• **INSTRUCTIONS TO FOLLOW**
Reproduce the material that follows, please, but only from its first line to the line containing "clay[cells] = melt(clay[cells], distance(x, y, z), width)", inclusive.

++++++++

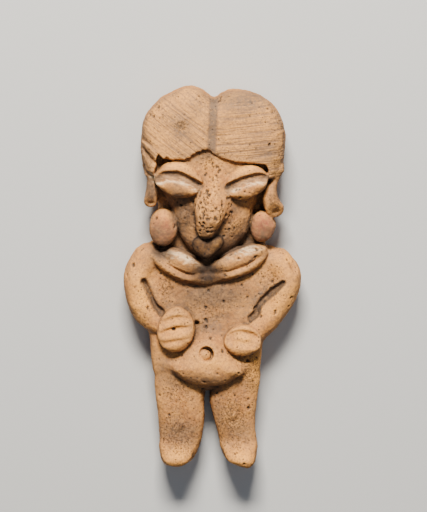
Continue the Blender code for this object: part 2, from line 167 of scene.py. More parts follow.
def window(low, high, spare):
    """The grid cells between two corners with some to spare, and their x, y and z."""
    first = np.floor((np.asarray(low) - spare - grid_low) / PITCH).astype(int)
    last = np.ceil((np.asarray(high) + spare - grid_low) / PITCH).astype(int) + 1
    first, last = np.clip(first, 0, clay.shape), np.clip(last, 0, clay.shape)
    x, y, z = (
        (start + PITCH * np.arange(a, b)).astype(np.float32)
        for start, a, b in zip(grid_low, first, last)
    )
    cells = tuple(slice(a, b) for a, b in zip(first, last))
    return cells, x[:, None, None], y[None, :, None], z[None, None, :]


def melt(one, other, blend):
    """The smaller of two distances, with the joint smeared over the width blend."""
    share = np.clip(0.5 + 0.5 * (other - one) / blend, 0, 1)
    return other + (one - other) * share - blend * share * (1 - share)


def press_on(shape, blend):
    """Adds a piece to the clay. blend is a width, or a function of x and y."""
    distance, low, high = shape
    cells, x, y, z = window(low, high, JOINT_REACH)
    width = blend(x, y) if callable(blend) else blend
    clay[cells] = melt(clay[cells], distance(x, y, z), width)


def press_in(shape, blend):
    """Pushes a tool into the clay, whose lip is rounded over the width blend."""
    distance, low, high = shape
    cells, x, y, z = window(low, high, LIP_REACH)
    clay[cells] = -melt(-clay[cells], distance(x, y, z), blend)


def body_front(x, y):
    """The front of the slab thins out from the chest to the shins."""
    return FEET + (CHEST - FEET) * np.clip((y - SHINS_AT) / (BELLY_AT - SHINS_AT), 0, 1) + 0 * x


def toe_front(x, y):
    """The toes rise from the shin towards their ends."""
    return TOES - (TOES - FEET) * np.clip((y - TOES_AT) / TOE_RISE, 0, 1)**1.3 + 0 * x


press_on(pad((TORSO, LEFT_LEG, RIGHT_LEG), -BOARD_BITE, body_front, edge=4.4, dome=3.4, power=2.6), SMEARED)
for toes in (LEFT_TOES, RIGHT_TOES):
    press_on(pad((toes,), 4, toe_front, edge=2.6, dome=2.2), TOE_JOINT)


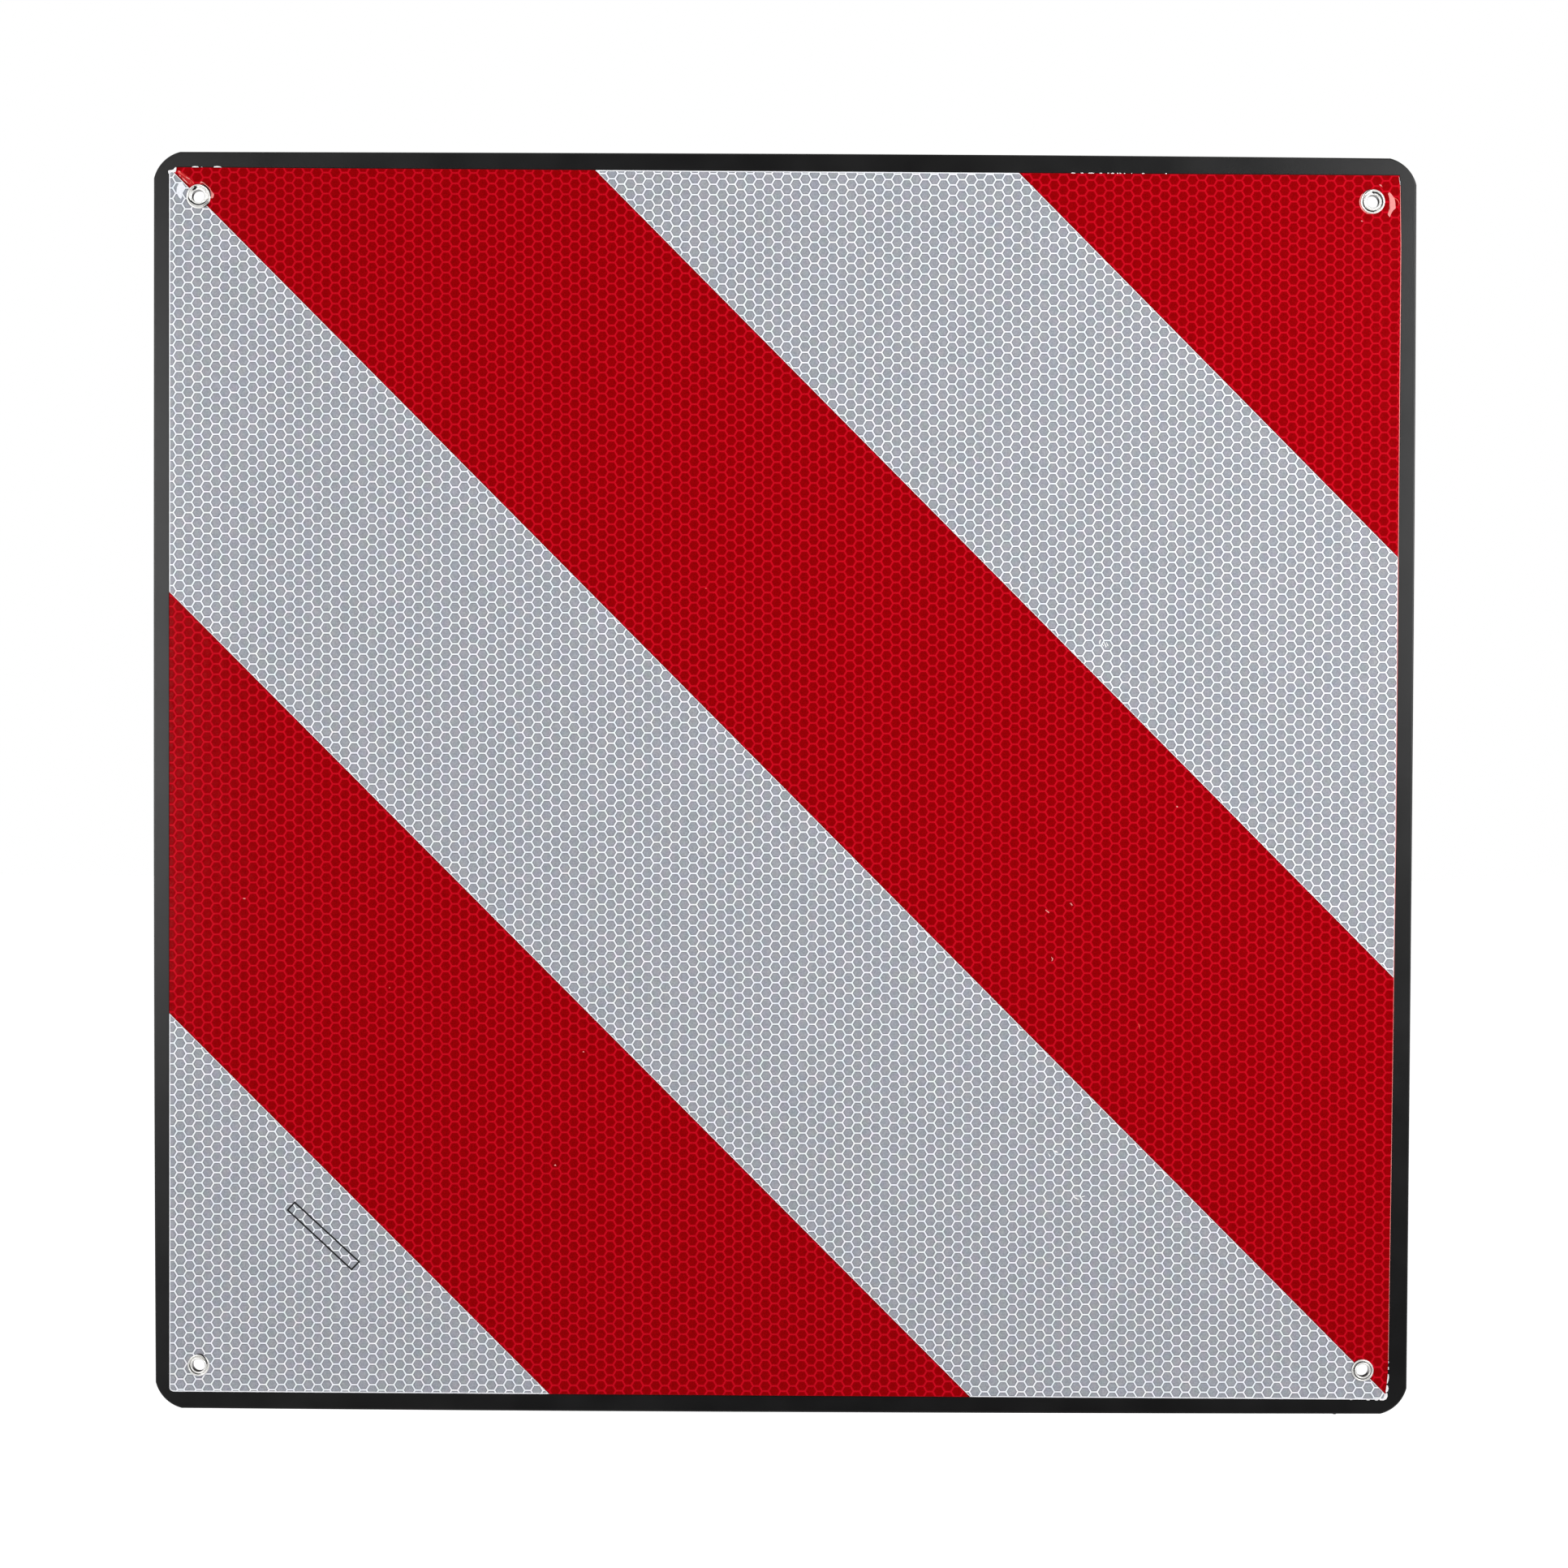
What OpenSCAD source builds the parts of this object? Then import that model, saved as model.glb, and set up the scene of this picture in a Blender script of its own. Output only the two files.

++++++++

• **WRITTEN RESPONSE**
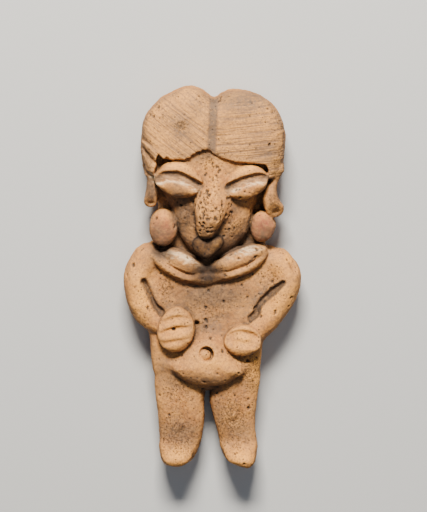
Continue the Blender code for this object: part 2, from line 167 of scene.py. More parts follow.
def window(low, high, spare):
    """The grid cells between two corners with some to spare, and their x, y and z."""
    first = np.floor((np.asarray(low) - spare - grid_low) / PITCH).astype(int)
    last = np.ceil((np.asarray(high) + spare - grid_low) / PITCH).astype(int) + 1
    first, last = np.clip(first, 0, clay.shape), np.clip(last, 0, clay.shape)
    x, y, z = (
        (start + PITCH * np.arange(a, b)).astype(np.float32)
        for start, a, b in zip(grid_low, first, last)
    )
    cells = tuple(slice(a, b) for a, b in zip(first, last))
    return cells, x[:, None, None], y[None, :, None], z[None, None, :]


def melt(one, other, blend):
    """The smaller of two distances, with the joint smeared over the width blend."""
    share = np.clip(0.5 + 0.5 * (other - one) / blend, 0, 1)
    return other + (one - other) * share - blend * share * (1 - share)


def press_on(shape, blend):
    """Adds a piece to the clay. blend is a width, or a function of x and y."""
    distance, low, high = shape
    cells, x, y, z = window(low, high, JOINT_REACH)
    width = blend(x, y) if callable(blend) else blend
    clay[cells] = melt(clay[cells], distance(x, y, z), width)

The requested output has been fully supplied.